[Structured object records]
+===+
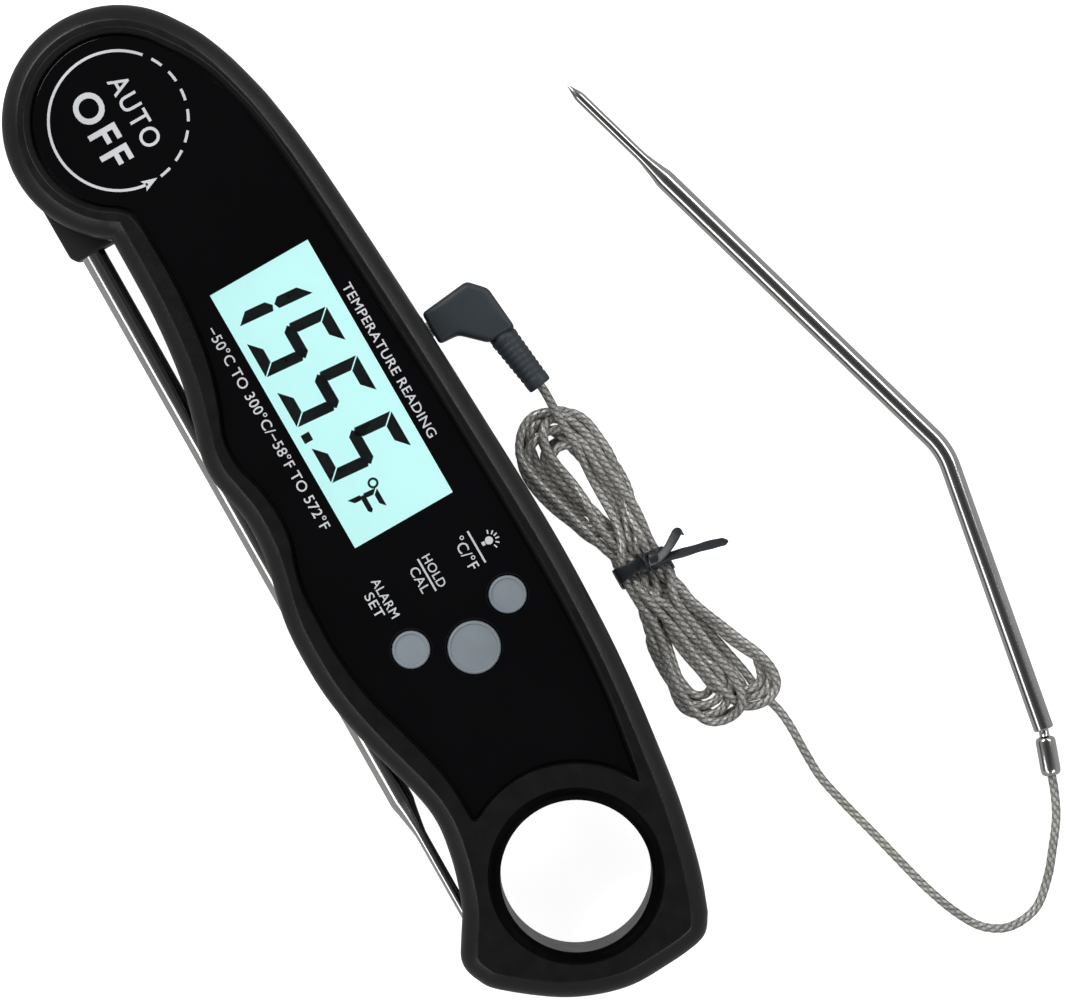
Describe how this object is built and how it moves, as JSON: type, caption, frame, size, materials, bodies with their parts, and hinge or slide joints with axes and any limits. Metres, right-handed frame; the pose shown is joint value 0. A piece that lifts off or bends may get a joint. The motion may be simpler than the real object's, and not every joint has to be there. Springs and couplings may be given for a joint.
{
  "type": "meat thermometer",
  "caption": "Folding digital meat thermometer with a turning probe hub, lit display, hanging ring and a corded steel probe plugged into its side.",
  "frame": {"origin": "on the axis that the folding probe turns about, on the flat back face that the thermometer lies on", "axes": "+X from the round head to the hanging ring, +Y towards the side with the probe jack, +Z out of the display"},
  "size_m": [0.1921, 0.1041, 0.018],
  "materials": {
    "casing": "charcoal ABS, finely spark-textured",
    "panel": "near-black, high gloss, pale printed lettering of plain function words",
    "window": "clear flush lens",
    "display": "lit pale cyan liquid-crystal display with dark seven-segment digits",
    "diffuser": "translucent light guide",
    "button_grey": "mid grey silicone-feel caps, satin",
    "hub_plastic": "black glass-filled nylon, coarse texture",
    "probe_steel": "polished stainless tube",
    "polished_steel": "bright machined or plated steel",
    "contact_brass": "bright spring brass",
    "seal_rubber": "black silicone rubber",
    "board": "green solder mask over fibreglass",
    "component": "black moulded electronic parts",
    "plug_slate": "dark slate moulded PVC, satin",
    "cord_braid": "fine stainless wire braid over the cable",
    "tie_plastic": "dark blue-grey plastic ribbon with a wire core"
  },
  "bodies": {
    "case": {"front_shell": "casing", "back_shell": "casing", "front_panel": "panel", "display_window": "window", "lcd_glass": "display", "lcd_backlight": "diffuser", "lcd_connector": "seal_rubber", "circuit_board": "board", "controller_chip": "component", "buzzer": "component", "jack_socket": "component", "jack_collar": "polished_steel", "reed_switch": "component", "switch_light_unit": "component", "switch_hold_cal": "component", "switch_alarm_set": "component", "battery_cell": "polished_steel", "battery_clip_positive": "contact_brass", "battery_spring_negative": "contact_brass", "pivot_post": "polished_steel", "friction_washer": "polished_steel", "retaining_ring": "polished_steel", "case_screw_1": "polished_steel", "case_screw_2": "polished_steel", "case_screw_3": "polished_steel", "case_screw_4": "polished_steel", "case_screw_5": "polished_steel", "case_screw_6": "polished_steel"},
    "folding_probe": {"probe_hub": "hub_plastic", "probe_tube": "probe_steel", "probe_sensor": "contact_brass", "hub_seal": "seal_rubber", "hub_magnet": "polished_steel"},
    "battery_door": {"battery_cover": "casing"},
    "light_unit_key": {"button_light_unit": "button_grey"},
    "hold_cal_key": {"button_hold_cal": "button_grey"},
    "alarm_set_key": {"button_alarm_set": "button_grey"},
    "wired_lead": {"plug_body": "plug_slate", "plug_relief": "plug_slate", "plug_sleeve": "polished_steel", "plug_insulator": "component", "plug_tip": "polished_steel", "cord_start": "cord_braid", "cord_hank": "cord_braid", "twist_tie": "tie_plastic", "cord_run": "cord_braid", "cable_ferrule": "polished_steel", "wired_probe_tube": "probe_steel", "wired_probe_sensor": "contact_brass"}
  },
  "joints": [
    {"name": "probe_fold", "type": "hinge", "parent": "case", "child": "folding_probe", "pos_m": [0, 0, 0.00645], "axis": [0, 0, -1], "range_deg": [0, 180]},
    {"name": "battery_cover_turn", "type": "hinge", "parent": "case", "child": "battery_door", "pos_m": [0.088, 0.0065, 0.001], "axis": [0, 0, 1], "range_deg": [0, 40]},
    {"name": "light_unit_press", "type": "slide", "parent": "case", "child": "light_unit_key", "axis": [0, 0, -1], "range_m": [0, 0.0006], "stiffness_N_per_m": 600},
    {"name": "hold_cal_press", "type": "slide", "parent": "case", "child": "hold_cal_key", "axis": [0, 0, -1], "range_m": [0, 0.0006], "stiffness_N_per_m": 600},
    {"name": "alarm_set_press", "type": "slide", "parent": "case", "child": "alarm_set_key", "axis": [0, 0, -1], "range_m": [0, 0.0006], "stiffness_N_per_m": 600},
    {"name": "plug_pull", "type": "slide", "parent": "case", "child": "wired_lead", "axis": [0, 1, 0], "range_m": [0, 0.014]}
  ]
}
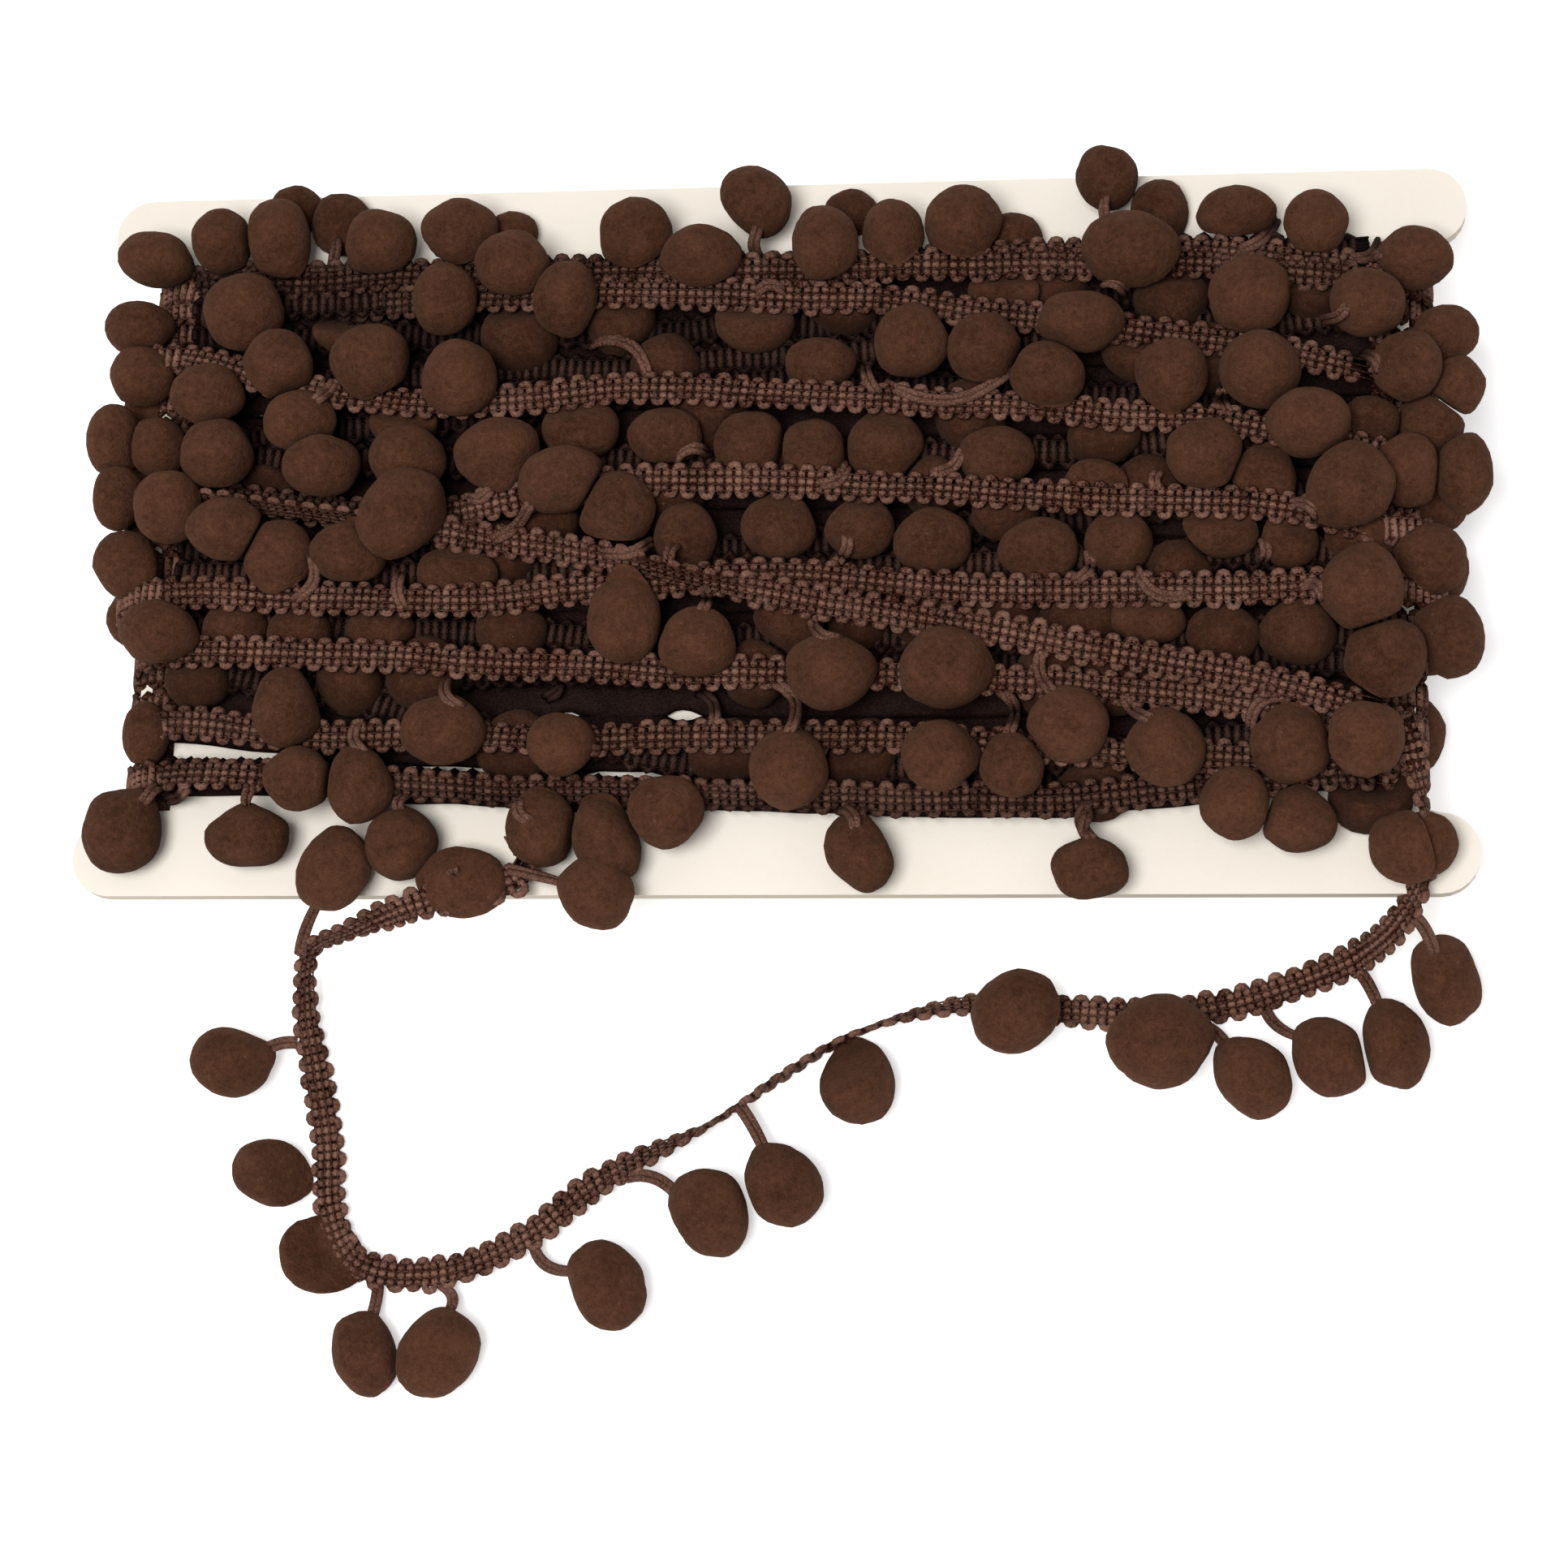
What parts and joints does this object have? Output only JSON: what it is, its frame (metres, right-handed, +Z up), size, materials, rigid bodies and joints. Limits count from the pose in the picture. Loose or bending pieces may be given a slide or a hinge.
+===+
[AIM OF THE EXERCISE] Copy out every entry again, exactly as it was given.

[SOLUTION BELOW]
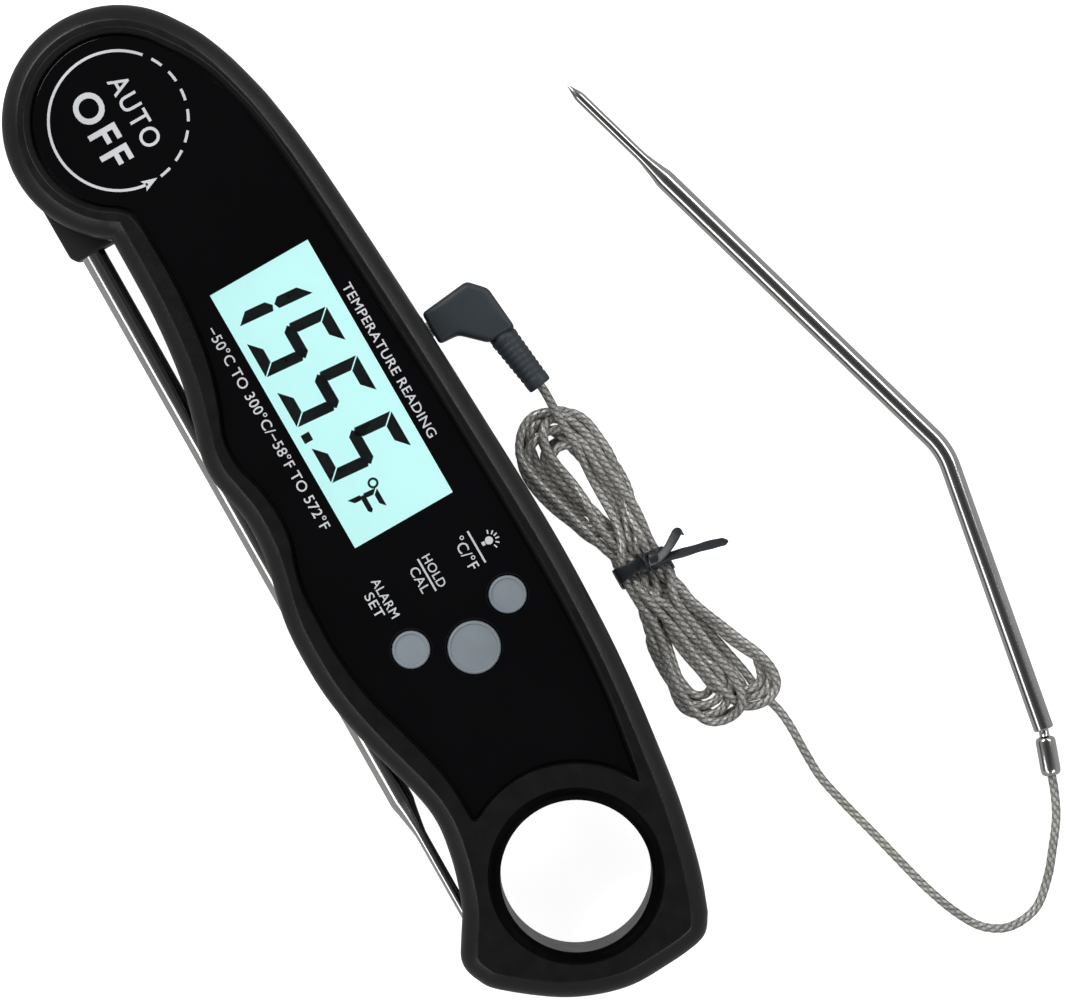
Describe how this object is built and how it moves, as JSON: type, caption, frame, size, materials, bodies with their parts, and hinge or slide joints with axes and any limits. Metres, right-handed frame; the pose shown is joint value 0. A piece that lifts off or bends may get a joint. The motion may be simpler than the real object's, and not every joint has to be there. Springs and couplings may be given for a joint.
{
  "type": "meat thermometer",
  "caption": "Folding digital meat thermometer with a turning probe hub, lit display, hanging ring and a corded steel probe plugged into its side.",
  "frame": {"origin": "on the axis that the folding probe turns about, on the flat back face that the thermometer lies on", "axes": "+X from the round head to the hanging ring, +Y towards the side with the probe jack, +Z out of the display"},
  "size_m": [0.1921, 0.1041, 0.018],
  "materials": {
    "casing": "charcoal ABS, finely spark-textured",
    "panel": "near-black, high gloss, pale printed lettering of plain function words",
    "window": "clear flush lens",
    "display": "lit pale cyan liquid-crystal display with dark seven-segment digits",
    "diffuser": "translucent light guide",
    "button_grey": "mid grey silicone-feel caps, satin",
    "hub_plastic": "black glass-filled nylon, coarse texture",
    "probe_steel": "polished stainless tube",
    "polished_steel": "bright machined or plated steel",
    "contact_brass": "bright spring brass",
    "seal_rubber": "black silicone rubber",
    "board": "green solder mask over fibreglass",
    "component": "black moulded electronic parts",
    "plug_slate": "dark slate moulded PVC, satin",
    "cord_braid": "fine stainless wire braid over the cable",
    "tie_plastic": "dark blue-grey plastic ribbon with a wire core"
  },
  "bodies": {
    "case": {"front_shell": "casing", "back_shell": "casing", "front_panel": "panel", "display_window": "window", "lcd_glass": "display", "lcd_backlight": "diffuser", "lcd_connector": "seal_rubber", "circuit_board": "board", "controller_chip": "component", "buzzer": "component", "jack_socket": "component", "jack_collar": "polished_steel", "reed_switch": "component", "switch_light_unit": "component", "switch_hold_cal": "component", "switch_alarm_set": "component", "battery_cell": "polished_steel", "battery_clip_positive": "contact_brass", "battery_spring_negative": "contact_brass", "pivot_post": "polished_steel", "friction_washer": "polished_steel", "retaining_ring": "polished_steel", "case_screw_1": "polished_steel", "case_screw_2": "polished_steel", "case_screw_3": "polished_steel", "case_screw_4": "polished_steel", "case_screw_5": "polished_steel", "case_screw_6": "polished_steel"},
    "folding_probe": {"probe_hub": "hub_plastic", "probe_tube": "probe_steel", "probe_sensor": "contact_brass", "hub_seal": "seal_rubber", "hub_magnet": "polished_steel"},
    "battery_door": {"battery_cover": "casing"},
    "light_unit_key": {"button_light_unit": "button_grey"},
    "hold_cal_key": {"button_hold_cal": "button_grey"},
    "alarm_set_key": {"button_alarm_set": "button_grey"},
    "wired_lead": {"plug_body": "plug_slate", "plug_relief": "plug_slate", "plug_sleeve": "polished_steel", "plug_insulator": "component", "plug_tip": "polished_steel", "cord_start": "cord_braid", "cord_hank": "cord_braid", "twist_tie": "tie_plastic", "cord_run": "cord_braid", "cable_ferrule": "polished_steel", "wired_probe_tube": "probe_steel", "wired_probe_sensor": "contact_brass"}
  },
  "joints": [
    {"name": "probe_fold", "type": "hinge", "parent": "case", "child": "folding_probe", "pos_m": [0, 0, 0.00645], "axis": [0, 0, -1], "range_deg": [0, 180]},
    {"name": "battery_cover_turn", "type": "hinge", "parent": "case", "child": "battery_door", "pos_m": [0.088, 0.0065, 0.001], "axis": [0, 0, 1], "range_deg": [0, 40]},
    {"name": "light_unit_press", "type": "slide", "parent": "case", "child": "light_unit_key", "axis": [0, 0, -1], "range_m": [0, 0.0006], "stiffness_N_per_m": 600},
    {"name": "hold_cal_press", "type": "slide", "parent": "case", "child": "hold_cal_key", "axis": [0, 0, -1], "range_m": [0, 0.0006], "stiffness_N_per_m": 600},
    {"name": "alarm_set_press", "type": "slide", "parent": "case", "child": "alarm_set_key", "axis": [0, 0, -1], "range_m": [0, 0.0006], "stiffness_N_per_m": 600},
    {"name": "plug_pull", "type": "slide", "parent": "case", "child": "wired_lead", "axis": [0, 1, 0], "range_m": [0, 0.014]}
  ]
}
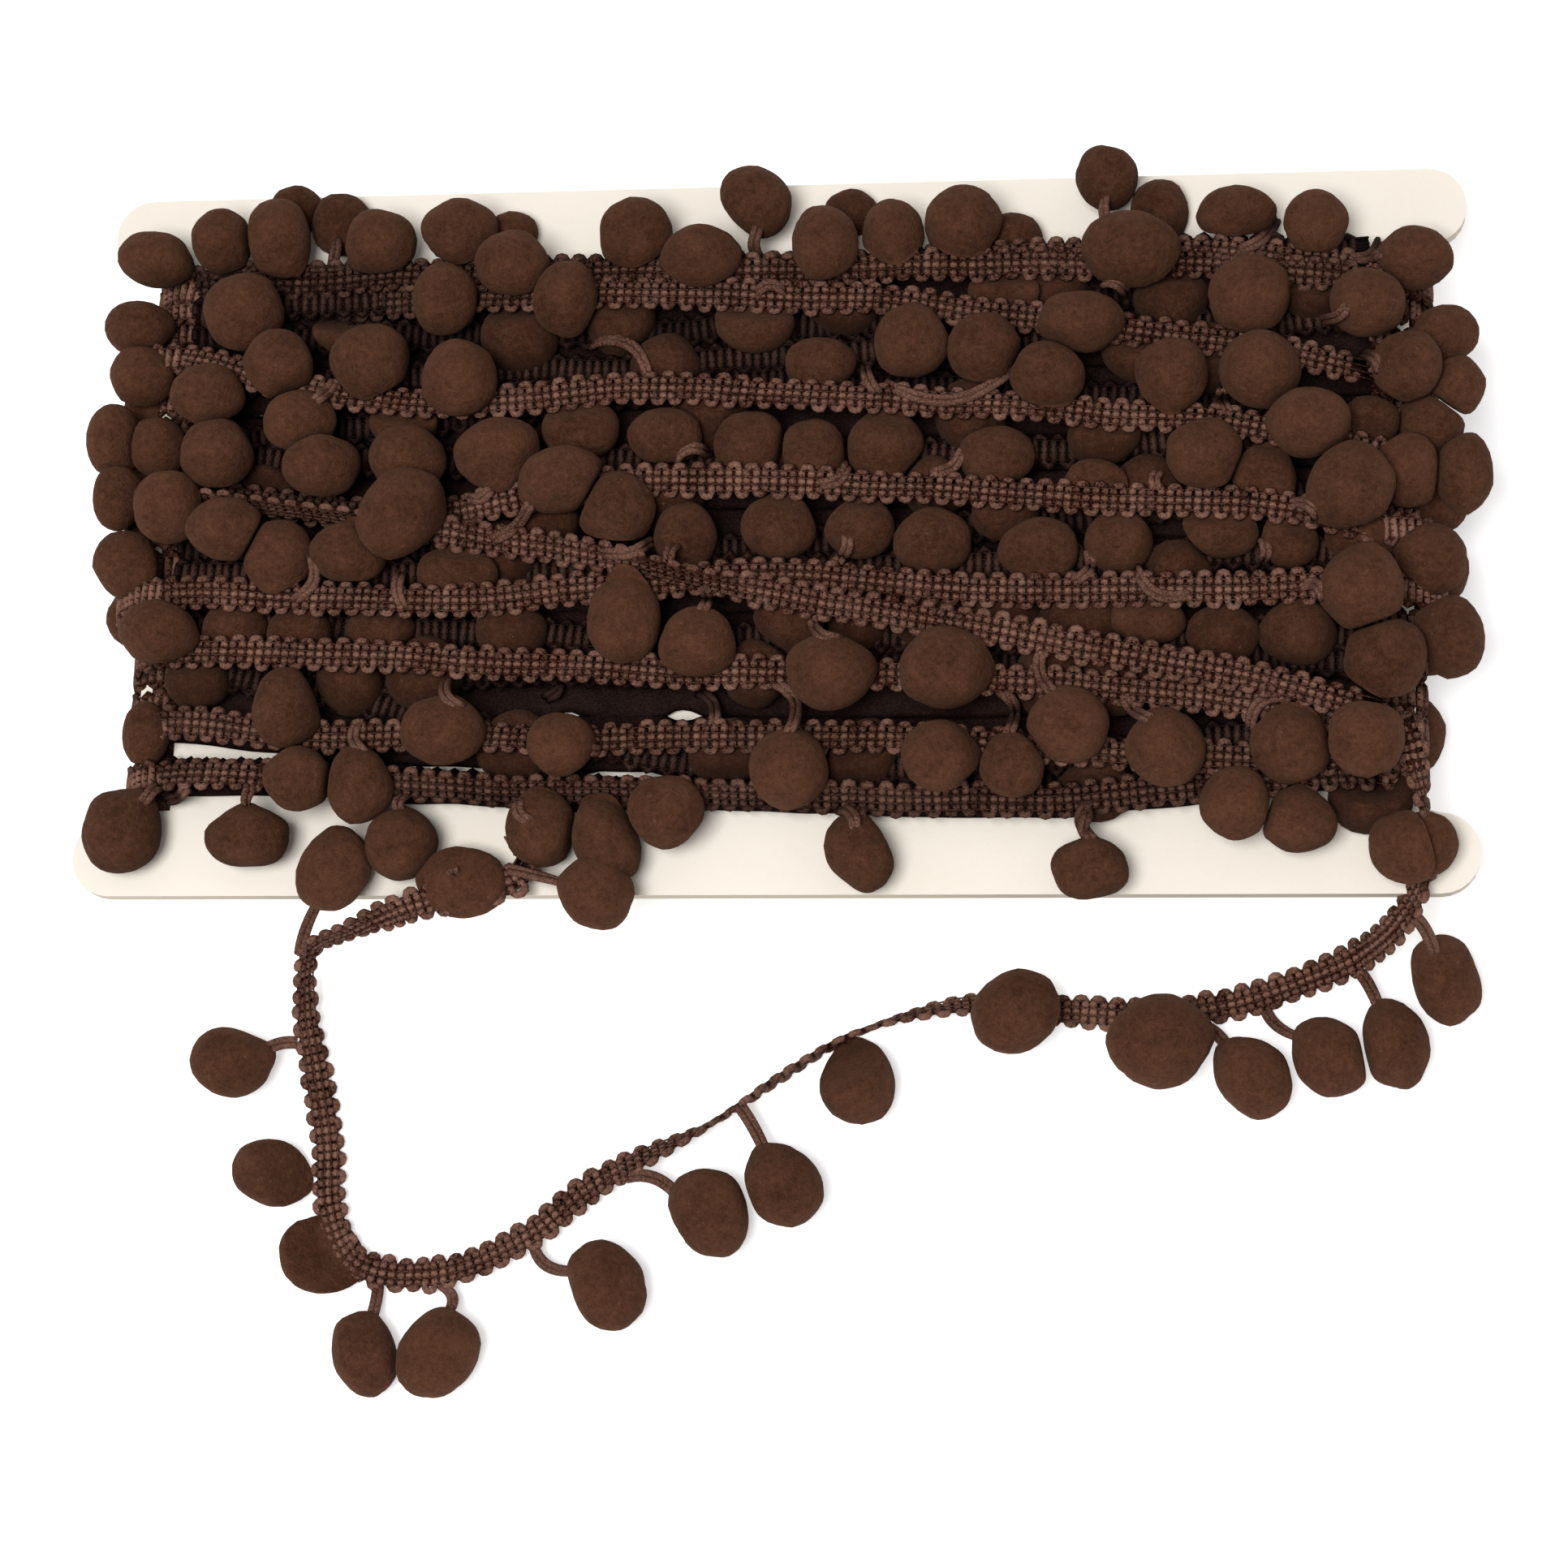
What parts and joints does this object have? Output only JSON: what it is, its frame (metres, right-handed, +Z up), size, materials, rigid bodies and joints. Limits count from the pose in the picture. Loose or bending pieces may be given a slide or a hinge.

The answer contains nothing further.